Statues can’t help but smooth over the rougher edges of their subjects, reducing something as fickle as a person to an idea. It’s a timeless sort of myth-making that doesn’t really happen all that much in professional sports anymore. Today’s NBA players are hyper-visible, subject to constant judgment and referendum, and accessible to the point that they’ve been largely demystified. The league is as talented as it’s ever been, and yet it’s harder than ever to frame a contemporary star as a legend. As an icon. At this point, the idea of building something truly lasting in the NBA feels almost impossible.
“This is what makes a statue like that so special: that generations after us will see this after we’re long, long gone,” Nowitzki said. “People are gonna see the statue and Google—or maybe Google is already out by that point. But look it up. Who is this guy? What did this guy do? I think that’s what’s so cool about a statue and sculpture like this. It lives for eternity.”
Duncan, Kobe, and LeBron will live forever in the same way—as will Steph and the Warriors, and maybe Durant, too. If things continue apace, Giannis Antetokounmpo (who in 10 seasons with the Bucks has already won just about everything there is to win) could join them.
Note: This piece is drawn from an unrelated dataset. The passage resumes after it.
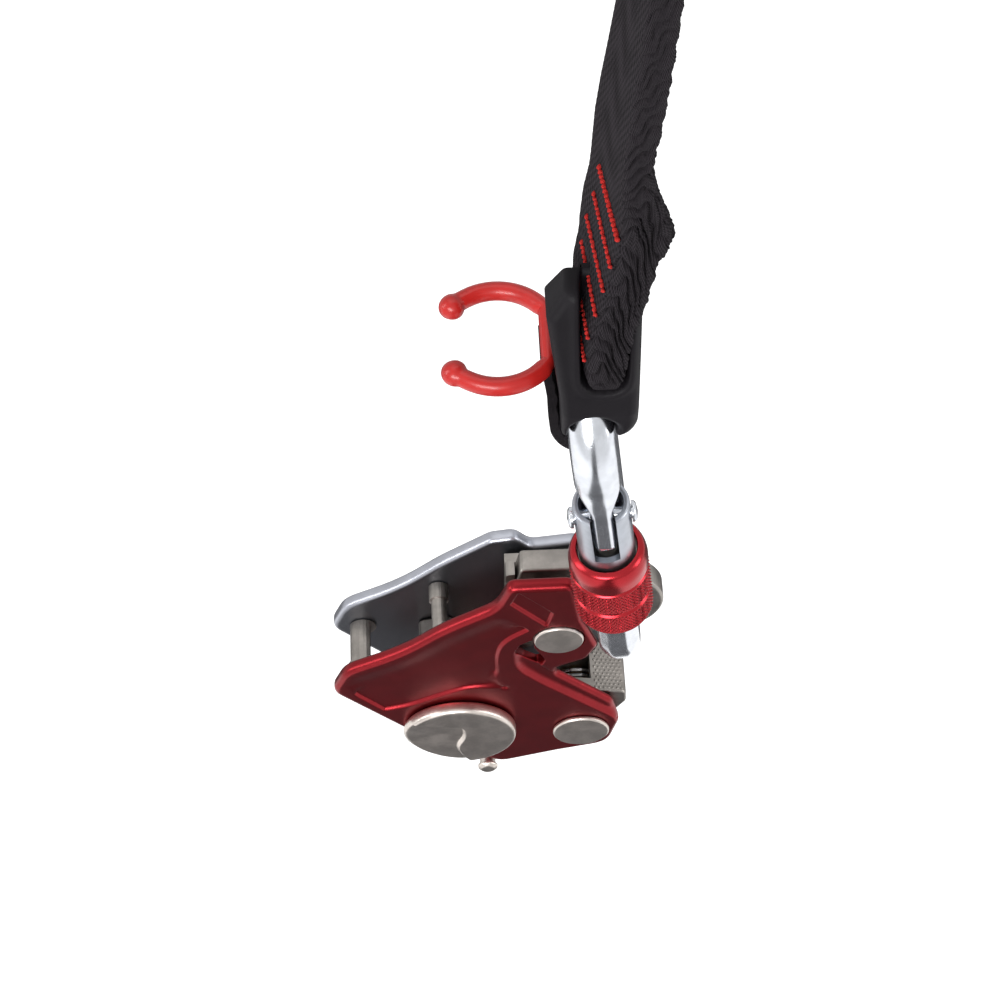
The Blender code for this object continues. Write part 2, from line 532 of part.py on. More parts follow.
# the webbing's line: height, then middle X, middle Y, half thickness left and right, twist
LANE = ((-44, -0.7, 0.0, 5.2, 5.2, 0), (8.3, 3.9, 0.6, 5.0, 4.9, 0),
        (24.3, 4.4, 0.6, 5.2, 3.8, 1), (36.3, 5.8, 0.4, 4.8, 3.2, 7),
        (41.3, 6.2, 0.4, 4.8, 3.6, 9), (46.3, 6.6, 0.3, 4.7, 6.2, 12),
        (59.3, 7.3, 0.2, 4.4, 4.6, 12), (68.3, 7.5, 0.2, 3.2, 3.6, 11),
        (100.3, 8.7, 0.0, 2.6, 2.8, 8), (156.3, 10.5, -0.3, 2.6, 2.8, 6))


def lane(h):
    """The webbing's line at height h over the crown, with X in the model's frame."""
    for a, b in zip(LANE, LANE[1:]):
        if h <= b[0] or b is LANE[-1]:
            t = max(0.0, min(1.0, (h - a[0]) / (b[0] - a[0])))
            mid = [p + (q - p) * t for p, q in zip(a, b)]
            return [mid[0], crown.x + mid[1], *mid[2:]]


def ribbon(name, outer, holes, layers, place, mat, origin):
    """A flat XZ outline with holes, given width along Y in layers, each point moved by place."""
    bm = bmesh.new()
    polys = [outer] + holes
    caps = []
    for y in (layers[0], layers[-1]):
        edges = []
        for poly in polys:
            vs = [bm.verts.new((x, y, z)) for x, z in poly]
            edges += [bm.edges.new((vs[i], vs[(i + 1) % len(vs)])) for i in range(len(vs))]
        bmesh.ops.triangle_fill(bm, edges=edges, use_beauty=True)
        caps.append(len(bm.verts))
    bm.verts.index_update()
    verts = [tuple(v.co) for v in bm.verts]
    faces = [[v.index for v in f.verts] for f in bm.faces]
    bm.free()
    total = sum(len(p) for p in polys)
    bases = [0]
    for y in layers[1:-1]:
        bases.append(len(verts))
        verts += [(x, y, z) for poly in polys for x, z in poly]
    bases.append(total)
    for lower, upper in zip(bases, bases[1:]):
        start = 0
        for poly in polys:
            m = len(poly)
            for i in range(m):
                a, b = start + i, start + (i + 1) % m
                faces.append([lower + a, lower + b, upper + b, upper + a])
            start += m
    return put(name, [place(*v) for v in verts], faces, mat, origin)


def place_web(x, y, z):
    """Follow the bend of the carabiner low down, and the lane's twist higher up."""
    h = z - cz
    _, mx, my, _, _, twist = lane(h)
    sag = CARA_Y - math.sqrt(CARA_Y ** 2 - min(abs(y), 14.0) ** 2)
    fade = max(0.0, min(1.0, (22.0 - h) / 13.0))
    if y < 0 and h > 6.3:
        y *= 1 + 0.37 * max(0.0, min(1.0, (48.3 - h) / 36.0))
    elif y > 0:
        y *= 1 - 0.6 * max(0.0, min(1.0, (41.3 - h) / 25.0))
    a = math.radians(twist)
    dx, dy = x - mx, y - my
    return (mx + dx * math.cos(a) - dy * math.sin(a) + sag * fade * math.tan(LEAN),
            my + dx * math.sin(a) + dy * math.cos(a), z - sag * fade)


top = cz + TOP_EYE_Z
eye_out = EYE_IN + BAND_T
levels = [8.3, 16.3, 24.3, 30.3, 36.3, 41.3, 46.3, 53.3, 59.3, 64.3, 68.3, 78.3, 89.3, 100.3,
          112.3, 122.3]
low = [(crown.x - eye_out * math.cos(t), cz - 1.5 - eye_out * math.sin(t))
       for t in [math.radians(15 * k) for k in range(13)]]
tx = lane(TOP_EYE_Z)[1]
top_out = TOP_EYE_R + BAND_T - 0.1
upper = [(tx + top_out * math.cos(t), top + top_out * math.sin(t)) for t in
         [math.radians(15 * k) for k in range(13)]]
outer = (low + [(lane(h)[1] + lane(h)[4], cz + h) for h in levels] + upper
         + [(lane(h)[1] - lane(h)[3], cz + h) for h in reversed(levels[1:])]
         + [(crown.x - 5.6, cz + 9.4), (crown.x - 9.4, cz + 3.0)])
hole_low = ([(crown.x - EYE_IN * math.cos(t), cz - 1.5 - EYE_IN * math.sin(t))
             for t in [math.radians(15 * k) for k in range(13)]]
            + [(crown.x + 6.0, cz + 8.0), (crown.x - 2.6, cz + 7.4), (crown.x - 6.4, cz + 2.0)])
hole_top = ([(tx + TOP_EYE_R * math.cos(t), top + TOP_EYE_R * math.sin(t)) for t in
             [math.radians(15 * k) for k in range(13)]] + [(tx - 0.2, top - 14)])
web = ribbon("webbing", outer, [hole_low, hole_top],
             [WEB_Y[0], -8.2, -3.9, 0.2, 4.6, 9.0, WEB_Y[1]], place_web, WEB, tuple(crown))
px0, px1 = [crown.x + x for x in POCKET_X]
kx0, kx1 = [crown.x + x for x in KEEPER_X]
kz0, kz1 = [cz + z for z in KEEPER_Z]
pz0 = cz + POCKET_Z
cx, cy, zc = CLIP_C[0] + crown.x, CLIP_C[1], CLIP_C[2] + cz
flat_x = cx + CLIP_FLAT
step = kx0 + 0.9
free = kz1 + 0.6
clip_low = zc - CLIP_ROD[0] - 2.4
trim = [(step, kz0 - 50, 0.1), (kx1 + 28, kz0 - 50, 0.1), (kx1 + 28, free, 0.1),
        (px1 - GAP, free, 0.1), (px1 - GAP, pz0 + GAP, POCKET_FILLET),
        (px0 + GAP, pz0 + GAP, POCKET_FILLET), (px0 + GAP, free, 0.1),
        (kx0 - 33, free, 0.1), (kx0 - 33, clip_low, 0.1), (step, clip_low, 0.1)]
cut(web, prism("cut_web_keeper", fillet(trim), -40, KEEPER_Y[1] + GAP),
    box("cut_web_clip", (kx0 - 33, -40, clip_low), (flat_x + CLIP_FLAT_W + 0.8, cy + 10.4,
                                                    zc + CLIP_ROD[0] + 0.8)))

# the rubber keeper: a saddle over the front of the carabiner's top, with a pocket for the webbing
keeper = prism("rubber_keeper", fillet([(kx0 + 2.4, kz0 + 5.0, 2.5), (kx0 + 1.4, kz0 + 20, 9.0),
                                        (kx0 - 0.3, kz1 - 5.5, 2.0), (kx0 + 5.5, kz1, 3.0),
                                        (kx1, kz1, 3.0),
                                        (kx1, kz0 + 12, 8.0), (kx1 - 5.0, kz0, 3.0)]),
               *KEEPER_Y, RUBBER, at=(crown.x, cz), bevel=1.2)
tunnel = sweep("cut_tunnel", [(on(0, y, z), ux) for y, z in loop[:-2]],
               lambda i: (BAR_R + 0.4, BAR_R + 0.4), 20)
slope = put("cut_slope", [(x, y, z) for x in (kx0 - 9, kx1 + 9) for y, z in
                          ((-40, cz + 2.3), (KEEPER_Y[0] - 0.4, cz + 2.3), (-10.4, kz1 + 3),
                           (-40, kz1 + 3))],
            [[0, 1, 2, 3], [7, 6, 5, 4], [0, 4, 5, 1], [1, 5, 6, 2], [2, 6, 7, 3], [3, 7, 4, 0]])
cut(web, tunnel)
arch = prism("cut_arch", [(crown.x + 1.3 + 5.4 * math.cos(t), cz - 3.1 + 5.4 * math.sin(t))
                          for t in [math.radians(15 * k) for k in range(13)]]
             + [(crown.x - 5.4, cz - 24), (crown.x + 8.4, cz - 24)], -40, -12)
pocket = fillet([(px0, pz0, POCKET_FILLET), (px1, pz0, POCKET_FILLET),
                 (px1, kz1 + 5, 0.1), (px0, kz1 + 5, 0.1)])
cut(keeper, tunnel, arch, slope, prism("cut_pocket_web", pocket, -40, 0))

path = []
ends = math.atan2(6.3, -10.8)
for k in range(33):
    a = ends - 2 * ends * k / 32
    far = max(0.0, (abs(a) - math.radians(118)) / (ends - math.radians(118)))
    r = CLIP_R + 0.5 * far ** 1.5
    path.append(Vector((min(cx + r * math.cos(a), flat_x), cy + r * math.sin(a), zc)))
sizes = [CLIP_ROD if p.x < flat_x - 0.2 else (CLIP_ROD[0], CLIP_FLAT_W) for p in path]
for end in (0, -1):
    tip = path[end]
    inward = (path[1] - path[0] if end == 0 else path[-2] - path[-1]).normalized()
    steps = [(tip + inward * (-BALL_R * math.cos(math.radians(20 * k + 12))),
              (BALL_R * math.sin(math.radians(20 * k + 12)),) * 2) for k in range(7)]
    if end == 0:
        path = [p for p, _ in steps] + path[2:]
        sizes = [q for _, q in steps] + sizes[2:]
    else:
        path = path[:-2] + [p for p, _ in reversed(steps)]
        sizes = sizes[:-2] + [q for _, q in reversed(steps)]
clip = sweep("rope_clip", [(p, Vector((0, 0, 1))) for p in path], lambda i: sizes[i], 12, CLIPRED,
             tuple(crown))
groove = sweep("cut_clip", [(p, Vector((0, 0, 1))) for p in path[12:-12]],
               lambda i: (sizes[12 + i][0] + GAP, sizes[12 + i][1] + GAP), 12)
cut(keeper, groove)
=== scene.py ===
# %% [markdown]
# # A rope-grab ascender, its carabiner and the end of its lanyard
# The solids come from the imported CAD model, in metres, with +Z up and the hinged front plate
# towards -Y. This file gives them their looks: anodised plates with milled relief,
# a knurled sleeve, plated and stainless steel, rubber, and sewn webbing.

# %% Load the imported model
import math

import bmesh
import bpy
import numpy as np
from mathutils import Matrix, Vector
from mathutils.geometry import delaunay_2d_cdt


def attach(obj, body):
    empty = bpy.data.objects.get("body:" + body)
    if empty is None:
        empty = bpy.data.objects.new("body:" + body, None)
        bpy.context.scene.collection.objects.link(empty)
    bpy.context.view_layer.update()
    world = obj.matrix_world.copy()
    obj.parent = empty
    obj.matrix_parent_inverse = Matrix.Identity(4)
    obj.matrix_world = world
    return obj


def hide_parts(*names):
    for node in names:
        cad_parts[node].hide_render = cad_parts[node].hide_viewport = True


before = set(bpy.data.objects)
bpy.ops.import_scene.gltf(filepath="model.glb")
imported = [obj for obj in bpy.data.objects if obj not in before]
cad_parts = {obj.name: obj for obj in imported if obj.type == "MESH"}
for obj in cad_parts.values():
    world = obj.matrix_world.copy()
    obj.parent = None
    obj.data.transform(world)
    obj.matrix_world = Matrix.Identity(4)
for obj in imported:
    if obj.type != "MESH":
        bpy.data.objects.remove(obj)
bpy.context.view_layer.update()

MM = 0.001

# %% [markdown]
# ## The camera
# The photograph looks down on the front plate from 58 degrees with a long lens. Its place was
# worked out from the ellipses that the round caps and the knob make in the picture.

# %% Camera
FOCAL = 2360.0 / 1000.0 * 36.0
elevation, azimuth = math.radians(58.0), math.radians(-2.5)
right = Vector((math.cos(azimuth), math.sin(azimuth), 0))
backward = Vector((math.sin(azimuth) * math.cos(elevation),
                   -math.cos(azimuth) * math.cos(elevation), math.sin(elevation)))
camera = bpy.data.objects.new("camera", bpy.data.cameras.new("camera"))
bpy.context.scene.collection.objects.link(camera)
camera.matrix_world = (Matrix.Translation(Vector((-7.6, -281.4, 497.16)) * MM)
                       @ Matrix((right, backward.cross(right), backward)).transposed().to_4x4())
camera.data.sensor_width = 36.0
camera.data.lens = FOCAL
camera.data.clip_start = 0.01
bpy.context.scene.camera = camera
print("lens", round(FOCAL, 1), "mm")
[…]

The next wave of monument candidates beyond them will be different, because the league itself already is. We are living in a revolutionary era of NBA history that has redefined the culture of the sport, from what is expected of an all-time player to the nature of how a fan or a city connects to that player in the first place. If NBA teams are still building statues 20 years from now, those monuments will say something new.
“There’s always something else—something better coming down the line,” Nowitzki said. “So we’ve gotta appreciate that. The game never stops. It keeps evolving.”